The Wu Xing Earth is associated with the qualities of patience, thoughtfulness, practicality, hard work, and stability. The earth element is also nurturing and seeks to draw all things together with itself, in order to bring balance and stability. Other attributes of the earth element include mindfulness, purpose, happiness, stubbornness, mediation and fidelity. Its Yin (deficiency) emotion is worry or pensiveness and in Yang (excess) its emotion is self-pity, self-sympathy, greed, gluttony and selfishness. When earth is in balance there is a feeling of peace, happiness and contentment. The soul associated with Earth is the Yi (意).

== Astrology ==

Earth plays an important role in Chinese astrology. In Chinese astrology earth is included in the 10 Heavenly Stems (the five elements in their yin and yang forms), which combine with the 12 Earthly Branches (or Chinese signs of the zodiac), to form the 60 year cycle. Yang earth years end in 8 (e.g. 1998), while Yin earth years end in 9 (e.g. 1999). Earth is the central balance of the elements and therefore lends qualities to all 12 animals as well.

The element earth is associated with the planet Saturn on account of its yellow color. However, some Western astrologers have suggested that the Western associations of Saturn give it greater affinity with the rigid, controlling Chinese element of Metal; while the Chinese conception of earth as a centering, harmonizing element has more in common with the Western notion of the planet Venus.
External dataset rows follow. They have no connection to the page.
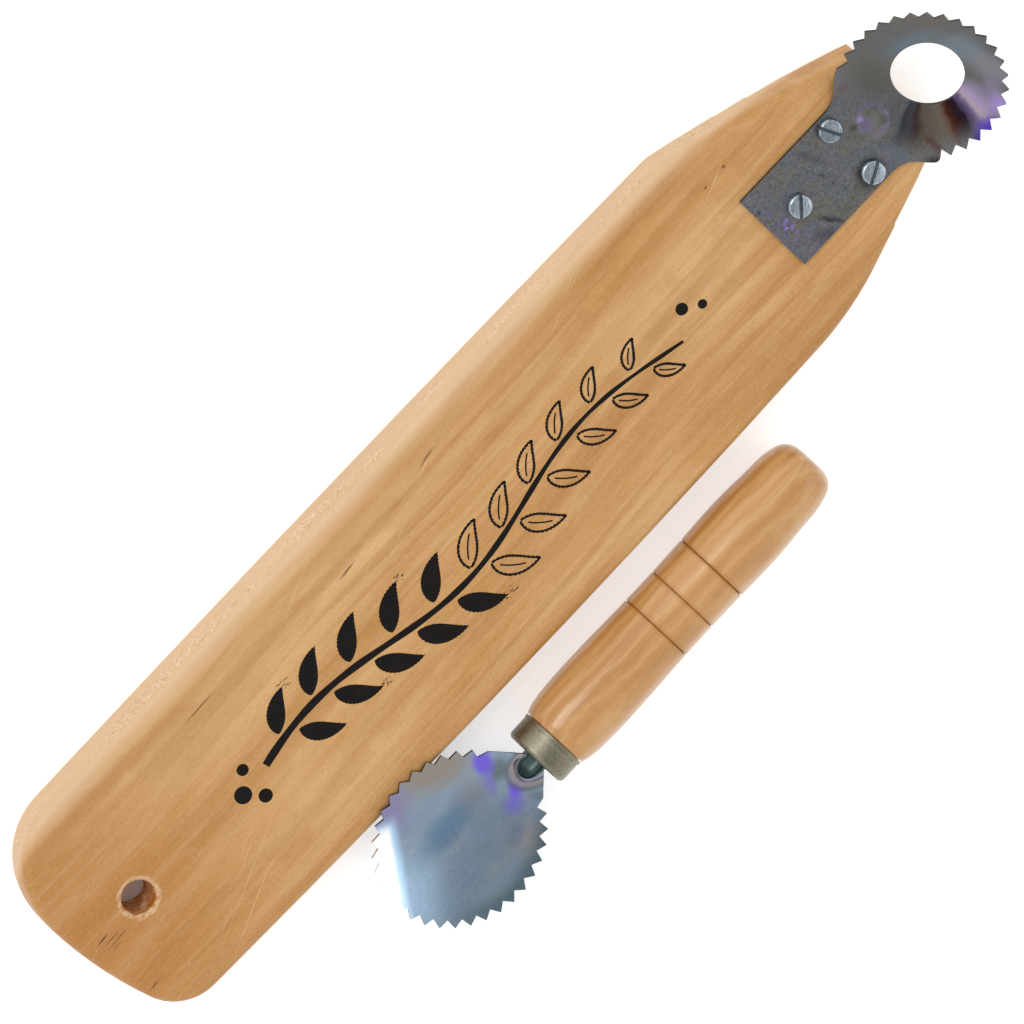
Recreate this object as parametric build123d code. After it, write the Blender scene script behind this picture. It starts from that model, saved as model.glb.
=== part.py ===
from build123d import *
import os
from math import asin, cos, degrees, hypot, radians, sin, sqrt

# A two-piece coconut grater set, in millimetres.
# A pine plank to sit on carries a toothed scoop blade held by three slotted screws at its nose.
# A small hand scraper, a toothed dish on a turned handle, lies with its dish on the plank's edge.
# +X runs along the plank to its nose, +Y to its left edge, +Z up, and z = 0 is its underside.
# The origin is the middle of the plank's underside.

# Plank
plank_length = 428.0
plank_width = 95.4           # at the shoulders
plank_thickness = 18.0
edge_round = 4.0
bow_left = 1.1               # how far the planed sides bulge in the middle
bow_right = 2.6
flare_left = 1.1             # the left side is this much further out at the tail
tail_skew = 13.5             # the sawn tail reaches furthest this far to the left
tail_radius_left = 42.0
tail_radius_right = 167.0
tail_corner_left = 30.0
tail_corner_right = 20.5
nose_width = 45.4
nose_shift = -1.3            # the nose end lies this far to the right
taper_left = 79.7            # length of the tapered flank on each side
taper_right = 68.8
taper_bulge_left = 1.4
taper_bulge_right = 0.6
shoulder_left = 15.0         # rounding where the taper starts
shoulder_right = 120.0
hang_hole_diameter = 13.0
hang_hole_inset = 30.0       # hole centre from the tail end
hang_hole_shift = -1.6
hang_hole_chamfer = 1.0

# Bench blade, one pressed sheet: a flat plate that runs into a toothed scoop
blade_sheet = 1.2
seat_gap = 0.05              # the plate over the plank, and the screw heads over the plate
plate_width = 35.2
plate_overlap = 67.8         # rear edge of the plate from the plank's nose end
plate_shift = -1.9           # the plate sits a little right of the plank's middle
flat_length = 48.0           # rear edge to where the scoop starts to rise
scoop_radius = 75.0
scoop_lift = 23.5            # degrees that the scoop's axis leans back
scoop_shift = 2.5            # the scoop's centre lies left of the plate's middle
scoop_tip_radius = 31.3
scoop_tooth_count = 21
scoop_teeth_per_turn = 32
scoop_tooth_turn = 0.9       # degrees that the toothing is turned to the left
scoop_stretch = 1.5          # how far the disc is drawn out towards the neck
scoop_stretch_aside = -0.6   # and towards its right lobe
eye_diameter = 26.8
eye_ahead = 2.7              # the eye lies ahead of the scoop's centre
eye_aside = 0.3
neck_fillet_left = 11.0
neck_fillet_right = 13.0
neck_behind = 6.0            # the neck starts to curl up this far behind the rise
neck_ahead = 14.0            # and has the scoop's full curve this far ahead of it
neck_reach = 12.0            # its rounded sides run back over the flat plate by this much
lobe_notch_share = 0.35      # the last notch opens this much as wide towards the right lobe
lobe_round = 2.6
boss_radius = 7.0
boss_height = 1.3
boss_ahead = 6.0             # boss centre ahead of the rise
boss_aside = 1.4             # and left of the plate's middle

# Teeth of both blades
tooth_depth = 3.0

# Screws
screw_head_diameter = 9.4
screw_head_height = 2.7
screw_rim_height = 1.2       # straight side of the head
screw_rim_round = 1.0        # and the rounding over it
screw_crown = 0.3            # how far the head's top bulges
screw_shank_diameter = 4.8
screw_length = 15.5          # under the head, pointed end included
screw_point = 4.0
screw_tip_radius = 0.8
slot_width = 1.3
slot_depth = 1.3
front_screw_spacing = 23.5
front_screw_setback = 41.0   # from the plate's rear edge
rear_screw_setback = 13.9
slot_angles = {"left": -66.0, "right": 29.0, "rear": 49.0}
blade_hole_clearance = 0.25
pilot_clearance = 0.05

# Hand scraper blade, one pressed sheet: a toothed dish with a trough neck and tang
dish_sheet = 1.0
dish_radius = 100.0
dish_tip_radius = 34.2
dish_tooth_count = 31
dish_teeth_per_turn = 35
dish_tooth_turn = 2.3        # degrees that the toothing is turned to the right
dish_rise = 0.2              # rim plane above the handle's axis
neck_radius = 5.4            # outside of the half-round trough
neck_rim = 1.2               # trough edges above the handle's axis
neck_start = 30.6            # dish centre to the front of the trough
neck_wedge_end = 38.5

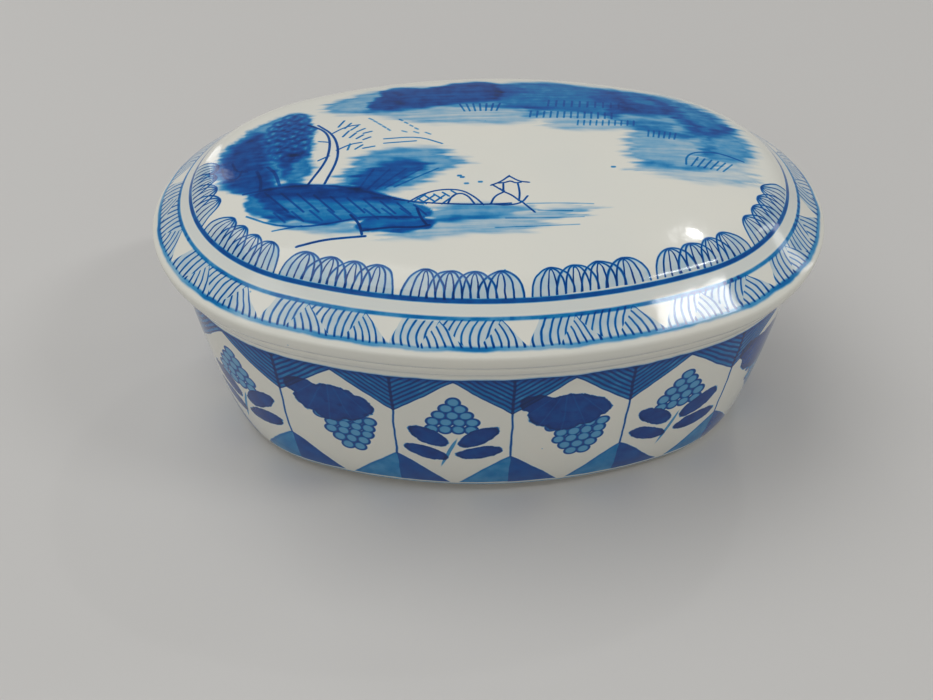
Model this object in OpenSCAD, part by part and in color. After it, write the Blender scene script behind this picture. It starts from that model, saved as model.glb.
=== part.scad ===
// Oval porcelain trinket box in two pieces: a tapered bowl on a foot ring, and a
// domed lid whose sloping flange overhangs the bowl and whose collar drops into it.
// Millimetres, +Z up, origin at the middle of the underside, long axis along X.
//
// Every level of the box is the same four-arc oval drawn in by some distance, so
// each profile is a list of [drawn-in distance from the lid's rim, height] points.

/* [Outline] */
// Length over the lid's rim
length = 130; // [118:1:150]
// Width over the lid's rim
width = 90; // [86:1:98]
// Radius of the rim's two ends
end_r = 40; // [36:0.5:40]

/* [Bowl] */
// Height of the bowl's rim above the table
bowl_h = 41.2; // [34:0.2:60]
// Height of the plain flared lip above the painted wall
lip_h = 4; // [2:0.2:6]
// How far the lip's top edge sits inside the lid's rim
lip_in = 2; // [1:0.1:3]
// How far the top of the painted wall sits inside the lid's rim
wall_top_in = 4.2; // [3.4:0.1:5]
// How far the foot of the painted wall sits inside the lid's rim
wall_foot_in = 12.6; // [10:0.1:15]
// Bend of the wall between its foot and its top, where 1 is straight
wall_bend = 0.65; // [0.5:0.05:1]
// Thickness of the wall and the floor
wall = 3; // [2.4:0.1:3.4]
// Height of the foot ring
foot_h = 1.2; // [0.8:0.1:2.5]
// Width of the foot ring
foot_w = 2.6; // [2:0.1:4]
// Radius where the floor turns up into the wall
floor_r = 5; // [3:0.5:7]

/* [Lid] */
// Height of the lid's rounded edge, from its seat to its widest line
edge_h = 3.4; // [2:0.1:4]
// How far the lid's seat is drawn in below its widest line
edge_in = 1.5; // [0.8:0.1:1.8]
// Radius over the top of the rounded edge
edge_r = 1; // [0.5:0.1:1.5]
// Width of the sloping flange
flange_w = 6; // [5:0.1:7]
// Rise of the sloping flange
flange_rise = 5.1; // [3:0.1:6]
// Width of the step between the flange and the dome
step_w = 1.6; // [1:0.1:2.5]
// Rise of the step between the flange and the dome
step_rise = 1.3; // [0.8:0.1:3]
// Radius of the dome's shoulder
shoulder_r = 9; // [6:0.5:11]
// Slope of the shoulder at the dome's edge, in degrees
shoulder_slope = 50; // [40:1:60]
// Slope where the shoulder runs into the crown, in degrees
crown_slope = 12; // [6:1:15]
// Thickness of the dome
dome_t = 3.2; // [2.4:0.1:3.6]
// Depth of the collar below the lid's seat
collar_h = 4; // [2.5:0.1:4.5]
// Thickness of the collar
collar_t = 2.2; // [1.8:0.1:2.6]
// Clearance between the collar and the bowl's mouth
collar_gap = 0.6; // [0.4:0.1:1]

/* [Hidden] */
porcelain = [0.91, 0.91, 0.89];
cobalt = [0.62, 0.70, 0.82];

seat_gap = 0.1;      // hairline between the bowl's rim and the lid's seat
soft = 0.4;          // small round on fired edges
curve_steps = 12;    // segments along each curved stretch of a profile
over = 1;            // how far a cutting solid runs past a face

// The four-arc oval: end arcs about [+-end_x, 0], side arcs about [0, -+side_y]
half_w = width / 2;
end_x = length / 2 - end_r;
side_y = (pow(end_x, 2) - pow(half_w - end_r, 2)) / (2 * (half_w - end_r));
side_r = half_w + side_y;

// A point well outside the oval on the line through an end centre and a side centre
far = 8;
far_x = far * end_x;
far_y = (far - 1) * side_y;

// Heights of the bowl
wall_top_z = bowl_h - lip_h;
underside_z = foot_h + 0.4;
floor_z = underside_z + wall;
foot_in = wall_foot_in + 2;

// Where the bowl's mouth and the lid's collar stand
mouth_in = wall_top_in + wall - 0.2;
mouth_z = bowl_h - collar_h - 1.2;
collar_in = mouth_in + collar_gap;
cavity_in = collar_in + collar_t;

// Heights of the lid
seat_z = bowl_h + seat_gap;
edge_z = seat_z + edge_h;
flange_slope = atan2(flange_rise, flange_w);
step_z = edge_z + flange_rise;
dome_in = flange_w + step_w;
dome_z = step_z + step_rise;
shoulder_w = shoulder_r * (sin(shoulder_slope) - sin(crown_slope));
shoulder_rise = shoulder_r * (cos(crown_slope) - cos(shoulder_slope));
crown_in = dome_in + shoulder_w;
crown_r = (end_r - crown_in) / sin(crown_slope);
crown_z = dome_z + shoulder_rise;
top_z = crown_z + crown_r * (1 - cos(crown_slope));

// How far the painted wall is drawn in at height z
function wall_in(z) =
    let (t = (z - foot_h) / (wall_top_z - foot_h))
    wall_foot_in + (wall_top_in - wall_foot_in) * pow(t, wall_bend);

// An arc of a profile about [x, z], with its angle measured up from straight out
function arc(x, z, r, from, to) =
    [for (i = [0 : curve_steps])
        let (a = from + (to - from) * i / curve_steps) [x - r * cos(a), z + r * sin(a)]];

// The dome from its edge to the middle: shoulder arc, then the flatter crown arc
function dome_line(drop, first_slope) = concat(
    [for (i = [0 : curve_steps])
        let (s = first_slope + (crown_slope - first_slope) * i / curve_steps)
        [crown_in - shoulder_r * (sin(s) - sin(crown_slope)),
         crown_z - shoulder_r * (cos(crown_slope) - cos(s)) - drop]],
    [for (i = [1 : curve_steps])
        let (s = crown_slope * (1 - i / curve_steps))
        [end_r - crown_r * sin(s), top_z - crown_r * (1 - cos(s)) - drop]]);

// A profile given as [drawn-in, height] points, turned about the centre of one arc
module turned(profile, r) {
    rotate_extrude($fn = 180)
        polygon([for (p = profile) [r - p[0], p[1]]]);
}

// The upright wedge that one arc of the oval fills, with its edge at the arc's centre
module sector(centre, first, last) {
    linear_extrude(2 * length, center = true)
        polygon([centre, first, last]);
}

// A closed profile swept all the way round the oval, as four arcs that meet in the
// upright planes through the centres of both
module oval_sweep(profile) {
    for (side = [-1, 1]) {
        intersection() {
            translate([side * end_x, 0, 0])
                turned(profile, end_r);
            sector([side * end_x, 0], [side * far_x, far_y], [side * far_x, -far_y]);
        }
        intersection() {
            translate([0, -side * side_y, 0])
                turned(profile, side_r);
            sector([0, -side * side_y], [far_x, side * far_y], [-far_x, side * far_y]);
        }
    }
}

// The solid inside an outline that runs from its lowest point to its highest
module oval_solid(outline) {
    low = outline[0][1];
    high = outline[len(outline) - 1][1];
    oval_sweep(concat(outline, [[end_r, high], [end_r, low]]));
    translate([0, 0, low])
        linear_extrude(high - low)
            intersection_for (side = [-1, 1])
                translate([0, side * side_y])
                    circle(r = side_r - end_r, $fn = 180);
}

// Outside of the bowl: foot ring, painted wall, plain lip
bowl_outline = concat(
    [[foot_in + soft, 0], [foot_in, soft], [foot_in, foot_h]],
    [for (i = [0 : 2 * curve_steps])
        let (z = foot_h + (wall_top_z - foot_h) * pow(i / (2 * curve_steps), 2))
        [wall_in(z), z]],
    [[lip_in + (wall_top_in - lip_in) * 0.4, bowl_h - lip_h * 0.6],
     [lip_in, bowl_h - lip_h * 0.2], [lip_in, bowl_h - soft], [lip_in + soft, bowl_h]]);

// Inside of the bowl: floor, rounded corner, wall, upright mouth for the collar
bowl_hollow = concat(
    arc(wall_in(floor_z + floor_r) + wall + floor_r, floor_z + floor_r, floor_r, -90, 0),
    [for (i = [1 : curve_steps])
        let (z = floor_z + floor_r + (mouth_z - floor_z - floor_r) * i / curve_steps)
        [max(wall_in(z) + wall, mouth_in), z]],
    [[mouth_in, mouth_z + 0.8], [mouth_in, bowl_h - soft], [mouth_in - soft, bowl_h],
     [mouth_in - soft, bowl_h + over]]);

module bowl() {
    color(cobalt)
        difference() {
            oval_solid(bowl_outline);
            oval_solid(bowl_hollow);
            oval_solid([[foot_in + foot_w, -over], [foot_in + foot_w, foot_h],
                        [foot_in + foot_w + soft, underside_z]]);
        }
}

// Outside of the lid: rounded edge, sloping flange, step, dome
lid_outline = concat(
    [[edge_in + soft, seat_z], [edge_in, seat_z + soft],
     [edge_in * 0.4, seat_z + edge_h * 0.35], [edge_in * 0.1, seat_z + edge_h * 0.7]],
    arc(edge_r, edge_z, edge_r, 0, 90 - flange_slope),
    [[flange_w, step_z]],
    dome_line(0, shoulder_slope));

// Inside of the lid: upright collar, rounded corner, underside of the dome
lid_hollow = concat(
    [[cavity_in - soft, seat_z - collar_h - over], [cavity_in - soft, seat_z - collar_h],
     [cavity_in, seat_z - collar_h + soft]],
    arc(cavity_in + dome_t, crown_z - 2 * dome_t, dome_t, 0, 90 - crown_slope),
    [for (p = dome_line(dome_t, crown_slope)) if (p[0] > cavity_in + dome_t) p]);

module lid() {
    color(porcelain)
        difference() {
            union() {
                oval_solid(lid_outline);
                oval_solid([[collar_in + soft, seat_z - collar_h],
                            [collar_in, seat_z - collar_h + soft], [collar_in, seat_z + over]]);
            }
            oval_solid(lid_hollow);
        }
}

bowl();
lid();
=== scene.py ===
"""Looks for an oval porcelain trinket box: a painted bowl and its lift-off domed lid.

Lengths are millimetres until a mesh, light or camera is made. Every level of the box
is the same four-arc oval drawn in by some distance, so a profile is a list of
(drawn-in distance from the lid's rim, height) points.
"""

import math
from functools import partial, reduce

import bpy
import numpy as np
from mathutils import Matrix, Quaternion, Vector


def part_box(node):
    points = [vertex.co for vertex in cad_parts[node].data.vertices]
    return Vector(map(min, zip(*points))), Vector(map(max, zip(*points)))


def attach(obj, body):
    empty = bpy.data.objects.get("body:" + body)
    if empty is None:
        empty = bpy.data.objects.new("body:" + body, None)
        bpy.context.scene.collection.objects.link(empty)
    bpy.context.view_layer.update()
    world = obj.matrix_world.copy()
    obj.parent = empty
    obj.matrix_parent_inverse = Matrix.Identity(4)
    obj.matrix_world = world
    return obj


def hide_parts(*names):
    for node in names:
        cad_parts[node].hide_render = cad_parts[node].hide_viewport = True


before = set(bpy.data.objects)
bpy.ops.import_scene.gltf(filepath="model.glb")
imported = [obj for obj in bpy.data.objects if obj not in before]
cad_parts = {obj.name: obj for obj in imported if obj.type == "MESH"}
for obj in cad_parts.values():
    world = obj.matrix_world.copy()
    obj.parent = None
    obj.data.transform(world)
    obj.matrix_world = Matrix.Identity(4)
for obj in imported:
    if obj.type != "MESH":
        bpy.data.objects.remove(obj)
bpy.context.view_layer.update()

MM = 0.001


def mm_box(node):
    """A CAD node's lowest and highest corners in millimetres."""
    return [np.array(corner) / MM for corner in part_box(node)]


# -- Sizes from the frame --

bowl_low, bowl_high = mm_box("bowl")
lid_low, lid_high = mm_box("lid")
half_length, half_width, top_z = lid_high
bowl_h = bowl_high[2]

# -- The oval: end arcs about (+-end_x, 0) and side arcs about (0, -+side_y) --

END_R = 40
end_x = half_length - END_R
side_y = (end_x ** 2 - (half_width - END_R) ** 2) / (2 * (half_width - END_R))
side_r = half_width + side_y
end_turn = math.atan2(side_y, end_x)
side_turn = math.pi / 2 - end_turn

# -- The bowl's profile --

# Radius that rounds off sharp corners
SOFT = 0.4
LIP_IN = bowl_low[0] - lid_low[0]
LIP_H = 4
WALL_TOP_IN = 4.2
WALL_FOOT_IN = 12.6
WALL_BEND = 0.65
WALL = 3
FOOT_H = 1.2
FOOT_W = 2.6
FOOT_INSET = 2
FLOOR_R = 5
wall_top_z = bowl_h - LIP_H
underside_z = FOOT_H + SOFT
floor_z = underside_z + WALL
foot_in = WALL_FOOT_IN + FOOT_INSET
mouth_in = WALL_TOP_IN + WALL - 0.2

# -- The lid's profile --

EDGE_H = 3.4
EDGE_IN = 1.5
EDGE_R = 1
FLANGE_W = 6
FLANGE_RISE = 5.1
STEP_W = 1.6
STEP_RISE = 1.3
SHOULDER_R = 9
SHOULDER_SLOPE = math.radians(50)
CROWN_SLOPE = math.radians(12)
DOME_T = 3.2
COLLAR_H = 4
COLLAR_T = 2.2
COLLAR_GAP = 0.6
SEAT_GAP = 0.1
collar_in = mouth_in + COLLAR_GAP
cavity_in = collar_in + COLLAR_T
mouth_z = bowl_h - COLLAR_H - 1.2
seat_z = bowl_h + SEAT_GAP
edge_z = seat_z + EDGE_H
step_z = edge_z + FLANGE_RISE
flange_slope = math.atan2(FLANGE_RISE, FLANGE_W)
step_length = math.hypot(STEP_W, STEP_RISE)
dome_in = FLANGE_W + STEP_W
dome_z = step_z + STEP_RISE
crown_in = dome_in + SHOULDER_R * (math.sin(SHOULDER_SLOPE) - math.sin(CROWN_SLOPE))
crown_z = dome_z + SHOULDER_R * (math.cos(CROWN_SLOPE) - math.cos(SHOULDER_SLOPE))
crown_r = (END_R - crown_in) / math.sin(CROWN_SLOPE)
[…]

As I Ching and Feng Shui described, Earth is the center to which all movements tend to go to or come from, even if temporarily, that is to say, as with all of the elements or phases it can polarize with any of the other movements-elements: Fire, Water, Wood and Metal. These four types of Earth are Earth-of-Water (Wet/Cold Earth), Earth-of-Fire (Arid/Hot Earth), Earth-of-Metal (Dry/Hard Earth) and Earth-of-Wood (Loose-Fertile/Warm Earth).

Yellow, orange, beige and brown colors represent Earth.

Earth governs Ox, Dragon, Goat, and Dog.

== Cycle of Wu Xing ==

In the controlling cycle, earth controls water by damming or absorbing it; wood can overcome it by breaking it up (by the roots).

In the insulting cycle, earth overcomes wood by stagnating its growth or covering it up.

In the constructive cycle, earth is produced by fire's ashes, and then solidifies its minerals to produce metal.

In the consuming cycle, metal makes earth poor by sucking all its minerals, and dries its humidity.